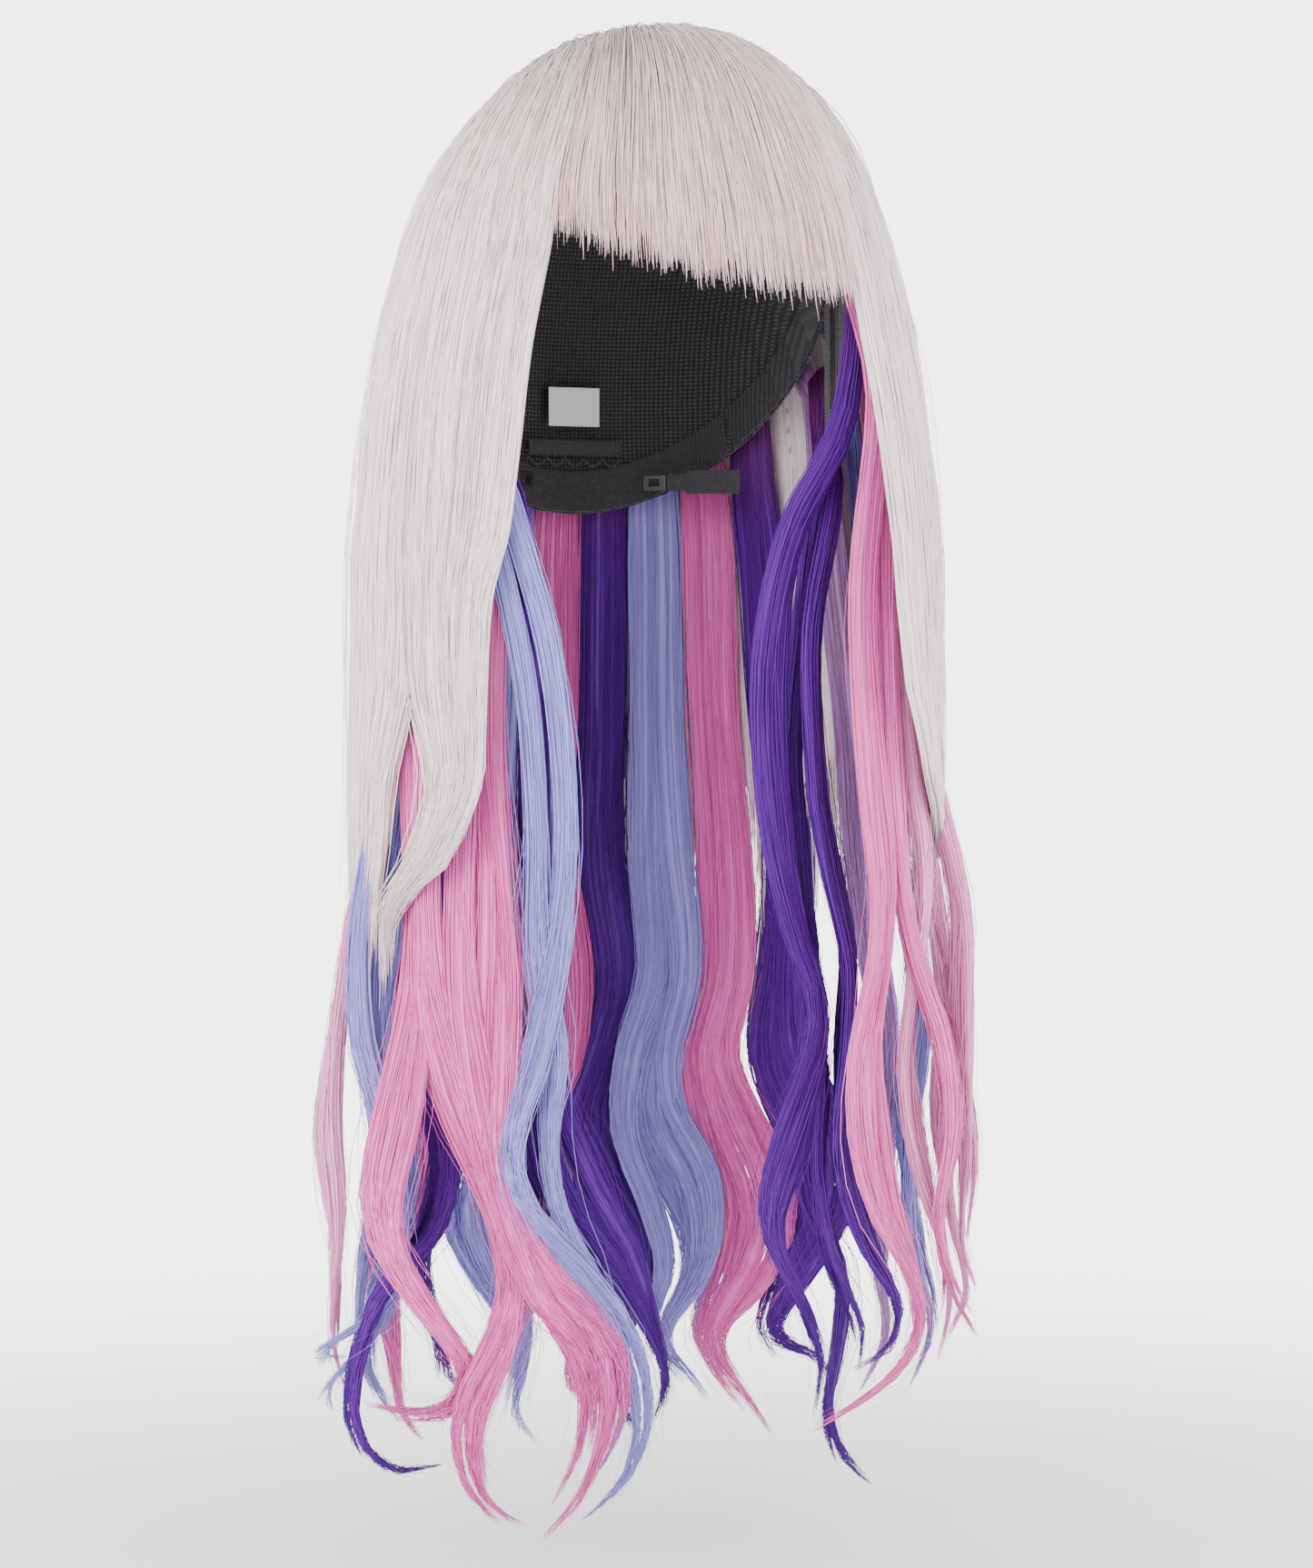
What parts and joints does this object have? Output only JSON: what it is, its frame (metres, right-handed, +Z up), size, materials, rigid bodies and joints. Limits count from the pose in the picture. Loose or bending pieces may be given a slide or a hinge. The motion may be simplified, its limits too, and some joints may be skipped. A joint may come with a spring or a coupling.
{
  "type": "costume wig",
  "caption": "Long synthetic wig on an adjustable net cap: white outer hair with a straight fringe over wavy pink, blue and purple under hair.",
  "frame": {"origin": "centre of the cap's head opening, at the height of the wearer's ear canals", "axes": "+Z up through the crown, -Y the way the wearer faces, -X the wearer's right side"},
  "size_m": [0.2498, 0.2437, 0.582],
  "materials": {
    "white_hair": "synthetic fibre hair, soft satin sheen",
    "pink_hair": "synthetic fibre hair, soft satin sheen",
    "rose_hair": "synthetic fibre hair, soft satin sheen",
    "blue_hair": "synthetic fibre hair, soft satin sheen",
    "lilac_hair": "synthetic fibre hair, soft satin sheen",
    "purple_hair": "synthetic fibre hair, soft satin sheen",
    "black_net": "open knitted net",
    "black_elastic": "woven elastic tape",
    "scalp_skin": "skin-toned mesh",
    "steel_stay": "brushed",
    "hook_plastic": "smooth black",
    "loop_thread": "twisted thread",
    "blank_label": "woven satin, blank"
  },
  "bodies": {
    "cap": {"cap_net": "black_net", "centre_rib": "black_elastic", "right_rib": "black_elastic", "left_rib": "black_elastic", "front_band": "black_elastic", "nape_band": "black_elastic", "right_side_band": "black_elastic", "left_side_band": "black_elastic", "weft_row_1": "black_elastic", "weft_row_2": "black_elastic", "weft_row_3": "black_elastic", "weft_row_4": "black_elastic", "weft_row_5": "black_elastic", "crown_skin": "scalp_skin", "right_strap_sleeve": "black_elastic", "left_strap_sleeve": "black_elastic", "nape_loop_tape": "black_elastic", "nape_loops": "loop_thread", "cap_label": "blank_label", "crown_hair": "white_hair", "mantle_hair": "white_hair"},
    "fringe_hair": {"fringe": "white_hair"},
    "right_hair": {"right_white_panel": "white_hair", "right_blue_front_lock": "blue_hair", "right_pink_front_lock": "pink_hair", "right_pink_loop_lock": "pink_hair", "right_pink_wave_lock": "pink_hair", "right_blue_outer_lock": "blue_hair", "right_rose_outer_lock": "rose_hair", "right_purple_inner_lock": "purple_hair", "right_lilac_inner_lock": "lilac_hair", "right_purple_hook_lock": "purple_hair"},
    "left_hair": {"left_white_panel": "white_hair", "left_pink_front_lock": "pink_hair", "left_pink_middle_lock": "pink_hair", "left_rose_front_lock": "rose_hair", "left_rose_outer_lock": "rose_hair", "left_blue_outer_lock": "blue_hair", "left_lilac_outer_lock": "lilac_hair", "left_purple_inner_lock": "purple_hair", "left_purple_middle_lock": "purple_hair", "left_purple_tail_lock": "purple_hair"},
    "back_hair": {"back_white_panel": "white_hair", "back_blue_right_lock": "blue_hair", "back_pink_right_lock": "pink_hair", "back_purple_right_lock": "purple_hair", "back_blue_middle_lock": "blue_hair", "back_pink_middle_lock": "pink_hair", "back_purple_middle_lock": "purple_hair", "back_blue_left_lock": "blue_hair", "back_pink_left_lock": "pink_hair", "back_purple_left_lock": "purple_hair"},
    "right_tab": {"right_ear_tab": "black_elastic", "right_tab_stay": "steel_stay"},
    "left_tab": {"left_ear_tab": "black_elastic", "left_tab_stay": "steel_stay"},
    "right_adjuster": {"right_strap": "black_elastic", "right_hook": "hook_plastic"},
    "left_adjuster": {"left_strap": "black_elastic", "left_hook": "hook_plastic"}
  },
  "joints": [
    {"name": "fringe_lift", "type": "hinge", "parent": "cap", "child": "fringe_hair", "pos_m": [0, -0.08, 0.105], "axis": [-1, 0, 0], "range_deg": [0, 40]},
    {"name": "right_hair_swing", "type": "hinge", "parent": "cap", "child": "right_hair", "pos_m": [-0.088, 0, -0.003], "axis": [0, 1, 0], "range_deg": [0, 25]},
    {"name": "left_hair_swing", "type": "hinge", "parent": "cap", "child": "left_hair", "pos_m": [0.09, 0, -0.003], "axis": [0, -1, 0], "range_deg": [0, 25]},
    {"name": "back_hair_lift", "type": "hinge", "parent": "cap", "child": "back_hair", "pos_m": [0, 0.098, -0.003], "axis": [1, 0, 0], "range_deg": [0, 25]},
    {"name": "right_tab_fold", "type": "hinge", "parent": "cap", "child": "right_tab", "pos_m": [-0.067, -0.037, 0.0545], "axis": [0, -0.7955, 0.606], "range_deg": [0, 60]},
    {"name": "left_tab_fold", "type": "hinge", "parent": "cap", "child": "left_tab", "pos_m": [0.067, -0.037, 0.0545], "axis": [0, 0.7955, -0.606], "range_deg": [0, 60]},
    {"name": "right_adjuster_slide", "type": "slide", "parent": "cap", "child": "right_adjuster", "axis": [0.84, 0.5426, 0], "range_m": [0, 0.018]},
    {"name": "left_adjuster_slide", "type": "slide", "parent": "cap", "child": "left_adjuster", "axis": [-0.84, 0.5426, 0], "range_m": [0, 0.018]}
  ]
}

==

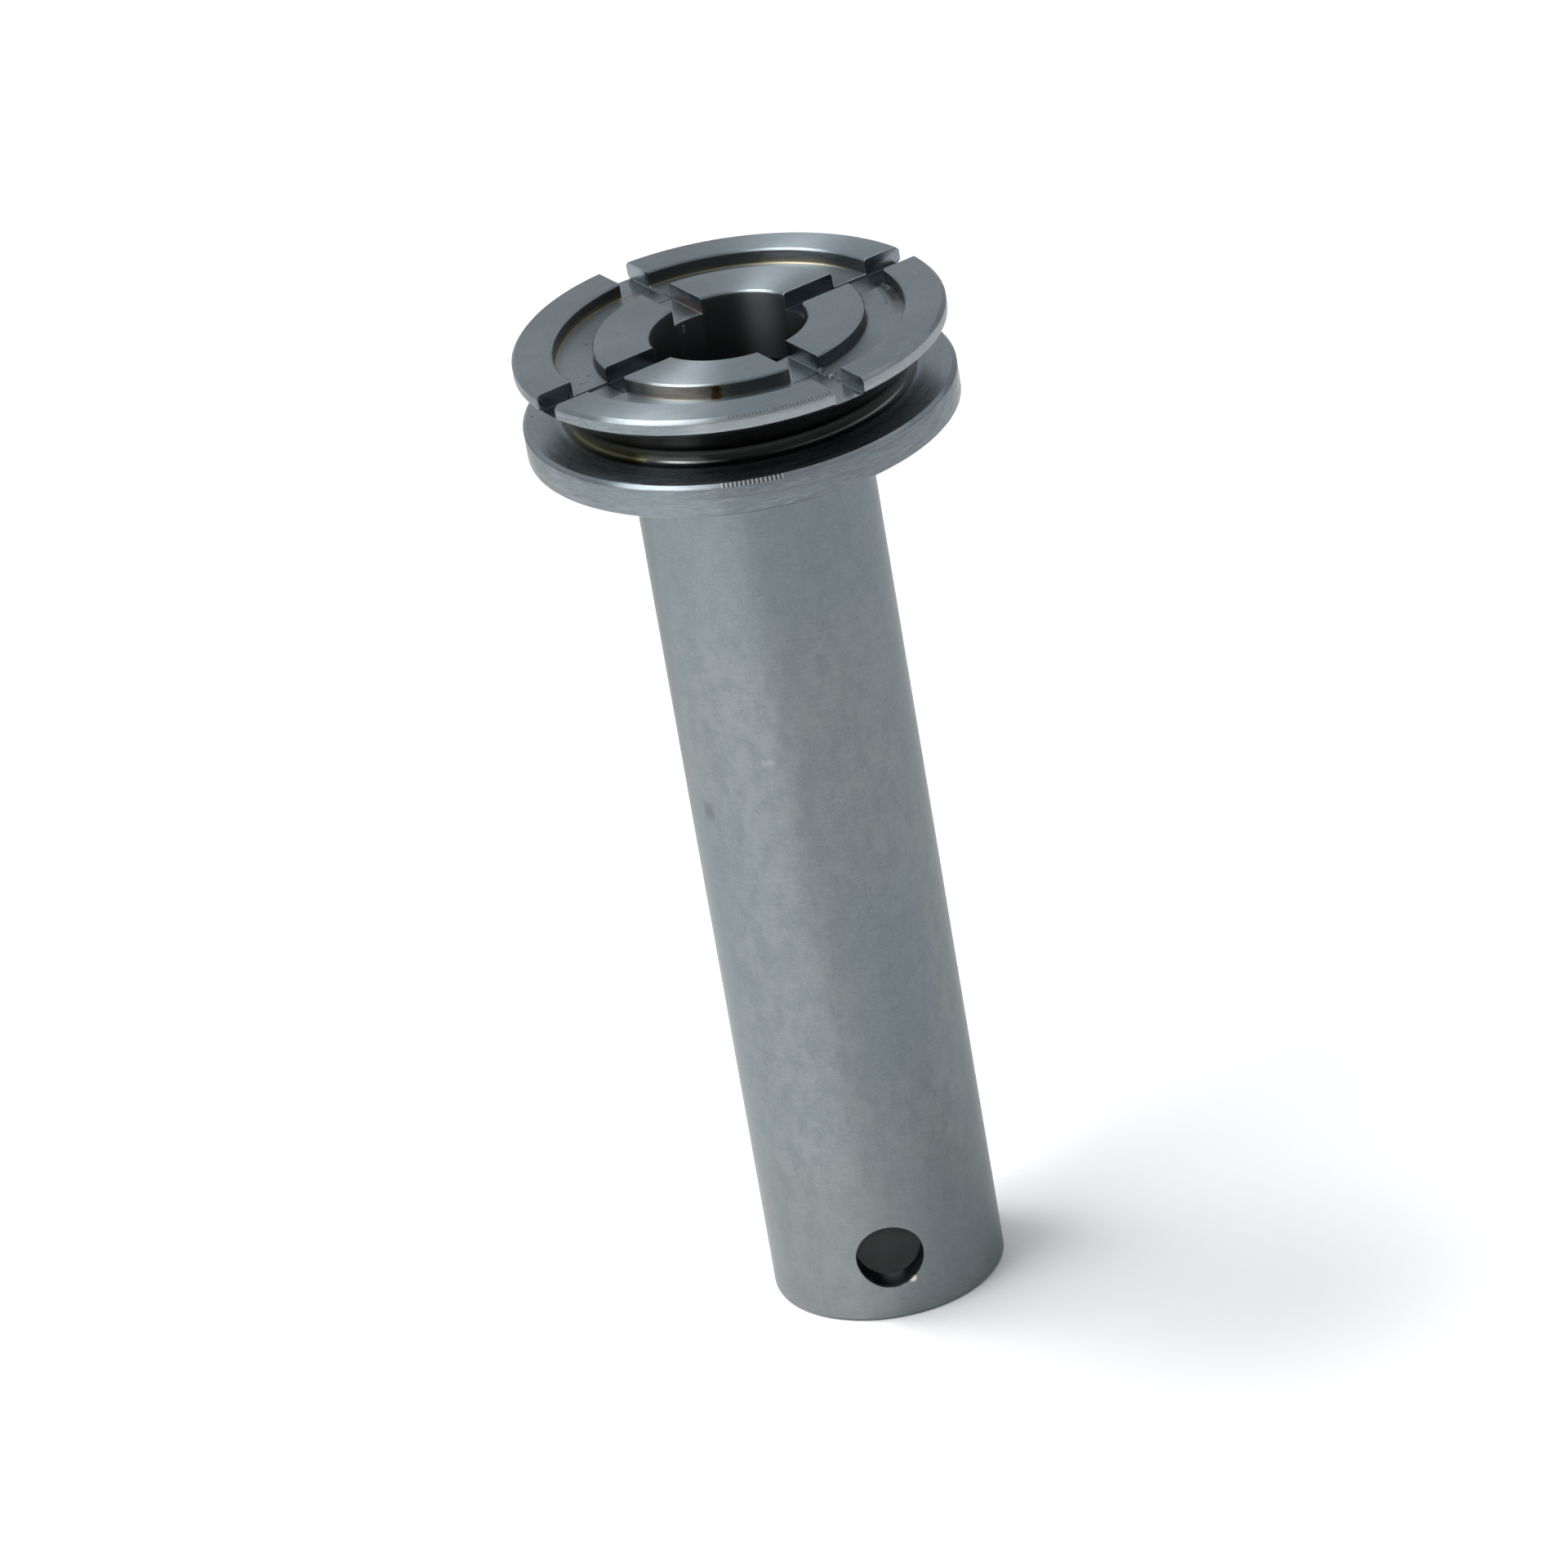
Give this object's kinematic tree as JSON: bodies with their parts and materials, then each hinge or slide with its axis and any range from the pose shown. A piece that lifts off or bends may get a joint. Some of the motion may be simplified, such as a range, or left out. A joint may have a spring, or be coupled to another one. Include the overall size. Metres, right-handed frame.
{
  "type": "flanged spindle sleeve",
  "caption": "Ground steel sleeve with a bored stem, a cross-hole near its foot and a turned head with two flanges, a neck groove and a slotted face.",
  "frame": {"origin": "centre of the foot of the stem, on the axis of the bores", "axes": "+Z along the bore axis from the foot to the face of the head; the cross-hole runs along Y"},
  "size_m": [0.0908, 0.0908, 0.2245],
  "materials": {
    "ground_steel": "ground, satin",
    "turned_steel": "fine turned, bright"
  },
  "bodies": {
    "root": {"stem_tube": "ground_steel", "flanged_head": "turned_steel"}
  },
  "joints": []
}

* SHORT TASK
Copy out every line of the material above that mentions the word "joints".

* THE RESPONSE
What parts and joints does this object have? Output only JSON: what it is, its frame (metres, right-handed, +Z up), size, materials, rigid bodies and joints. Limits count from the pose in the picture. Loose or bending pieces may be given a slide or a hinge. The motion may be simplified, its limits too, and some joints may be skipped. A joint may come with a spring or a coupling.
  "joints": [
  "joints": []